The ARTS triumph during adversity

Last Sunday night I stumbled on a PBS TV show called History Detectives. I have not seen this program before. One of the mysteries they were looking at was a copy of a portrait done of a woman's father while he was a prisoner of war during WWII.  The woman was interested in finding out about the artist. This took the host to her father's home where he had the original pencil drawing. The drawing showed a robust, healthy, clean young man, which of course he would not have been, protected all these years by a sheet of German toilet tissue.  Something I learned was that because of the Geneva Convention, the USO sent care packages to the POW's. This man, who the portrait was of, was a POW in Stalag 17B. The USO had sent Journals to the POW's and very few of these paper journals have survived. This man had kept his, mainly because of the portrait, but he had not remembered the artist's name correctly, which is something that was discovered. Anyway, what got me was they showed a number of pages out of this journal, and the pages showed drawings, memorials to their fallen comrades (mostly airmen), poetry or sketches/descriptions of what went on. ie like playbills announcing Christmas Carols, different plays they put on, and other forms of entertainment. What I am getting at is, this man said these activities, this portrait, is what kept them human and a form of defying the circumstances in which they found themselves.

Notice, it is the arts that kept them sane! The portrait was why he kept this journal as a memento; but the rest: poetry, the playbills of their "productions" and the memorial to the rest of his crew, (drawn as airmen's wings) were what kept them going. Pencils were hard to come by so that this book was filled, is another marvel.

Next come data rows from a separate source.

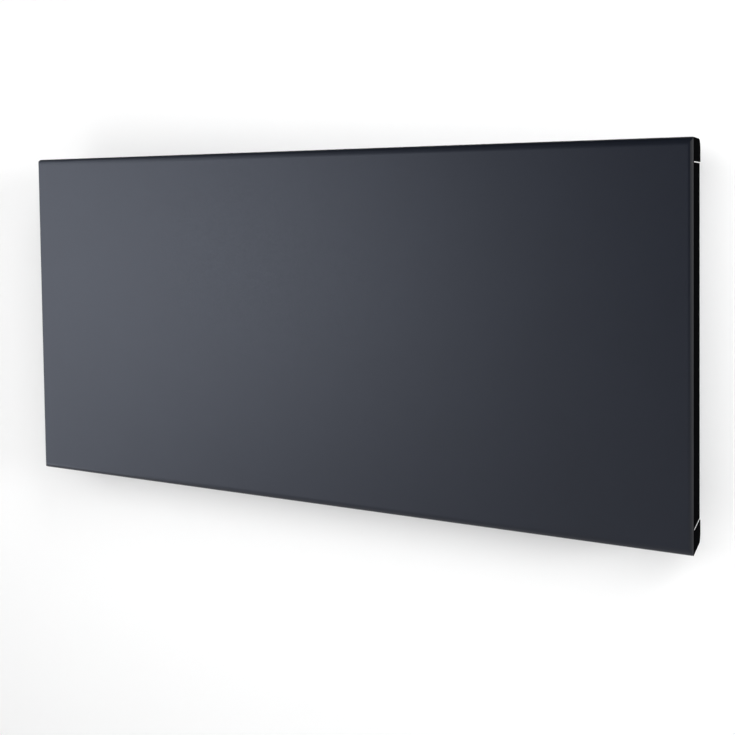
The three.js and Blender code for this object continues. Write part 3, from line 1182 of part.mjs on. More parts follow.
// Pieces of the heater
add("front_panel", frontPanel(), ANTHRACITE);
add("end_plate_right", endPlate(1), BLACK_PAINT);
add("end_plate_left", leftEndPlate(), BLACK_PAINT);
add("rear_cover", rearCover(), ZINC);
screwPlaces().forEach(([x, z], i) => add(`cover_screw_${i + 1}`, screw(x, z, COVER_Y, -1), ZINC));
add("heat_reflector", heatReflector(), ALUMINIUM);
add("heating_element", heatingElement(), ALUMINIUM);
add("element_bracket_left", elementBracket(-1), ZINC);
add("element_bracket_right", elementBracket(1), ZINC);
add("element_bush_left", elementBush(-1), CERAMIC);
add("element_bush_right", elementBush(1), CERAMIC);
rivetPlaces().forEach(([x, z], i) => add(`bracket_rivet_${i + 1}`, bracketRivet(x, z), ALUMINIUM));
add("cutout_strap", cutoutStrap(), ZINC);
add("thermal_cutout", thermalCutout(), CERAMIC);
add("terminal_block", terminalBlock(), TERMINAL_WHITE);
add("earth_screw", screw(EARTH_CENTRE_X, EARTH_CENTRE_Z, COVER_INNER_Y, 1), ZINC);
add("cable_gland", cableGland(), BLACK_PLASTIC);
add("supply_lead", supplyLead(), LEAD_BROWN);
add("live_lead", liveLead(), LEAD_BROWN);
add("neutral_lead", neutralLead(), LEAD_BLUE);
add("earth_lead", earthLead(), LEAD_GREEN);

// Controls in the left end
add("control_housing", controlHousing(), BLACK_PLASTIC);
add("control_board", controlBoard(), BOARD_GREEN);
add("control_relay", controlRelay(), TERMINAL_WHITE);
add("room_sensor", roomSensor(), BLACK_PLASTIC);
add("control_fascia", controlFascia(), BLACK_PLASTIC);
add("display_window", displayWindow(), SMOKED);
BUTTON_CENTRES.forEach((z, i) => add(BUTTON_NAMES[i], button(z), BLACK_PLASTIC));
add("switch_body", switchBody(), BLACK_PLASTIC);
add("power_rocker", powerRocker(), BLACK_PLASTIC);

// Fixed to the wall
add("wall_bracket", wallBracket(), BLACK_PAINT);

export default radiator;
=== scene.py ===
import math

import bpy
from mathutils import Matrix, Vector


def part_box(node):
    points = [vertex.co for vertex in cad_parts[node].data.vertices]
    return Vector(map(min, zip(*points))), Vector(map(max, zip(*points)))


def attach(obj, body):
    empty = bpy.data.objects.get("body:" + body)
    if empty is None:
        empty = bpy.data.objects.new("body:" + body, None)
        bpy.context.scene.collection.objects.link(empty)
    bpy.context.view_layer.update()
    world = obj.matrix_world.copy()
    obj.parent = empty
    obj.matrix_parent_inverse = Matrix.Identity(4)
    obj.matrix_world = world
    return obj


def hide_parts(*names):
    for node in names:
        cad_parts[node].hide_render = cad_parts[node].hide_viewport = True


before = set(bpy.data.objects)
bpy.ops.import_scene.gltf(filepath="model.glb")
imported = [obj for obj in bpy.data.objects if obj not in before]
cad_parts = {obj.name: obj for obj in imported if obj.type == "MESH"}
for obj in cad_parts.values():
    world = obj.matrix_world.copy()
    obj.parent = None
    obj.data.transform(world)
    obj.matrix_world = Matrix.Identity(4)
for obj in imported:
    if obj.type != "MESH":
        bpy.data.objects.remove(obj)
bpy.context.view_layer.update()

MM = 0.001
TURN = 2 * math.pi

# Room left where pieces seat and where they move, and how far a cut runs past what it cuts
SEAT_GAP, LOOSE_GAP, OVERRUN = 0.3, 0.7, 2.0
BEND_STEPS, FOLD_STEPS = 14, 6

# Whole heater
HALF_LENGTH, HALF_HEIGHT = 375.0, 185.0
FRONT_Y, REAR_Y = -80.0, -34.0

# Front panel
SHEET = 1.2
FRONT_BEND, REAR_BEND, END_BEND, CORNER = 8.0, 9.5, 4.9, 1.5
END_RETURN = 3.6
LIP_Z = 163.0
LIP_NOTCH, NOTCH_Y = 9.0, -47.0
OUTLET_WIDTH, OUTLET_LENGTH, OUTLET_CORNER = 7.0, 19.0, 1.2
OUTLET_PITCH, OUTLET_COUNT, OUTLET_Y = 16.0, 42, -59.5

# End plates
PLATE_SHEET, PLATE_TIE, JOGGLE_GAP = 0.8, 1.5, 0.4
PLATE_STEP_Y, PLATE_REAR_Y = -74.7, -39.1
PLATE_FRONT_FLANGE, PLATE_REAR_FLANGE = 16, 22
PLATE_TUCK = SHEET + 0.05
TOP_SLIT, BOTTOM_SLIT = (162.6, 163.7), (-164.0, -161.0)

# Rear cover
COVER_Y, COVER_SHEET, COVER_BEND = -38.0, 0.8, 1.6
COVER_INNER_Y = COVER_Y - COVER_SHEET
COVER_HALF_LENGTH, COVER_HALF_HEIGHT, COVER_FLANGE = 364.0, 158.0, 12.0
BEAD_LEVELS, BEAD_END_MARGIN, BEAD_HALF_WIDTH = (-42, 0, 42), 45, 5
BEAD_FOOT, BEAD_HEIGHT = 3.0, 2.0
VENT_LEVELS, VENT_PITCH, VENTS_EACH_SIDE = (146, 136, -136, -146), 62, 5
VENT_LENGTH, VENT_HEIGHT, VENT_CORNER = 52, 5, 2.45

# Screws and rivets, through the cover
SCREW_X, SCREW_LEVELS = 358.5, (-120, 0, 120)
PLATE_HOLE, COVER_HOLE, EARTH_HOLE, RIVET_HOLE = 1.75, 2.2, 1.75, 1.9
EARTH_PLACE = (-300, -30)
RIVET_PLACES = [(-270.5, -58), (-270.5, -86), (326.5, -58), (326.5, -86)]
RIVET_HEAD, ELEMENT_BRACKET_SHEET = 3.2, 1.0
GLAND_PLACE, GLAND_HOLE = (-322, -118), 7.1

# Controls in the left end
END_FACE_X = -375.3
CONTROL_Y = -58.65
FASCIA_X, FASCIA_Z, FASCIA_WIDTH, FASCIA_HEIGHT = -376.7, 86.0, 28.6, 124.0
FASCIA_FLANGE, FASCIA_LAND, FASCIA_SKIRT = 1.4, 1.8, 6
WINDOW_Z, WINDOW_WIDTH, WINDOW_HEIGHT, GLASS = 120.0, 17.0, 34.0, 1.2
BUTTONS = {"button_up": 84.0, "button_down": 64.0, "button_mode": 44.0}
SWITCH_X, SWITCH_Z, SWITCH_DEPTH = -376.9, 0.0, 15
BEZEL_WIDTH, BEZEL_HEIGHT, BEZEL_CORNER = 15.6, 23.4, 1.4
SWITCH_HALF_WIDTH, SWITCH_HALF_HEIGHT = 6.6, 10.5
POCKET_HALF_WIDTH, POCKET_HALF_HEIGHT, POCKET_DEPTH = 5.4, 9.3, 7
ROCKER_X, ROCKER_DEPTH, ROCKER_TILT = -373.7, 3.2, math.radians(7)
ROCKER_PIN, PIN_HOLE = 1.0, 1.3

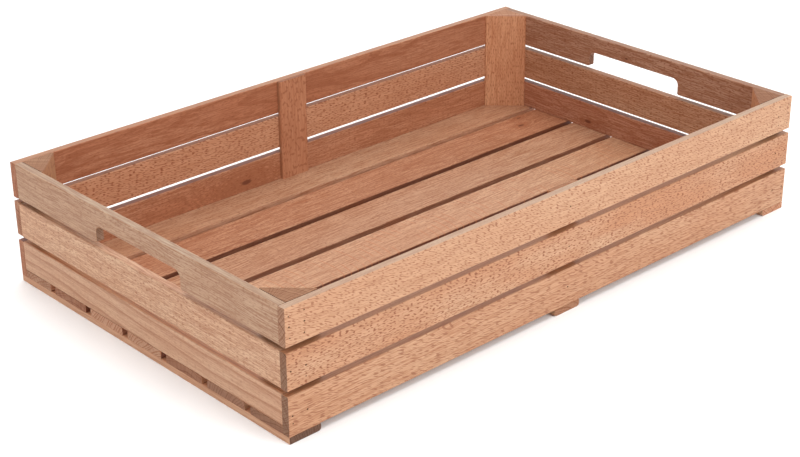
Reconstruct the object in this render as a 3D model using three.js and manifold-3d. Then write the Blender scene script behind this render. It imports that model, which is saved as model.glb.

To finish off the mystery, the host found out the correct name of the artist, located one of his sons, who positively identified the signature as his father's. The artist (Harold Rhodan) painted on the side, had done other portraits, but did not pursue it as a career. The airman had traded 2 onions and a potato to have his portrait done. He had gotten the vegetables by throwing 4 cigarettes in his sock over the barbed wire to a Russian POW, and the veggies came back in his sock. You can view this episode on PBS online.
In conclusion, the arts, no matter how much the powers that be cut them, will triumph!

1 comment:

Aloha Sistah said...

What a powerful story, one of many such testaments to the importance of the arts to human survival. Just watched "Invictus," which turns out to be the name of the poem which kept Nelson Mandela's focus on something larger than his grueling circumstances. Keep the light of creativity and beauty burning!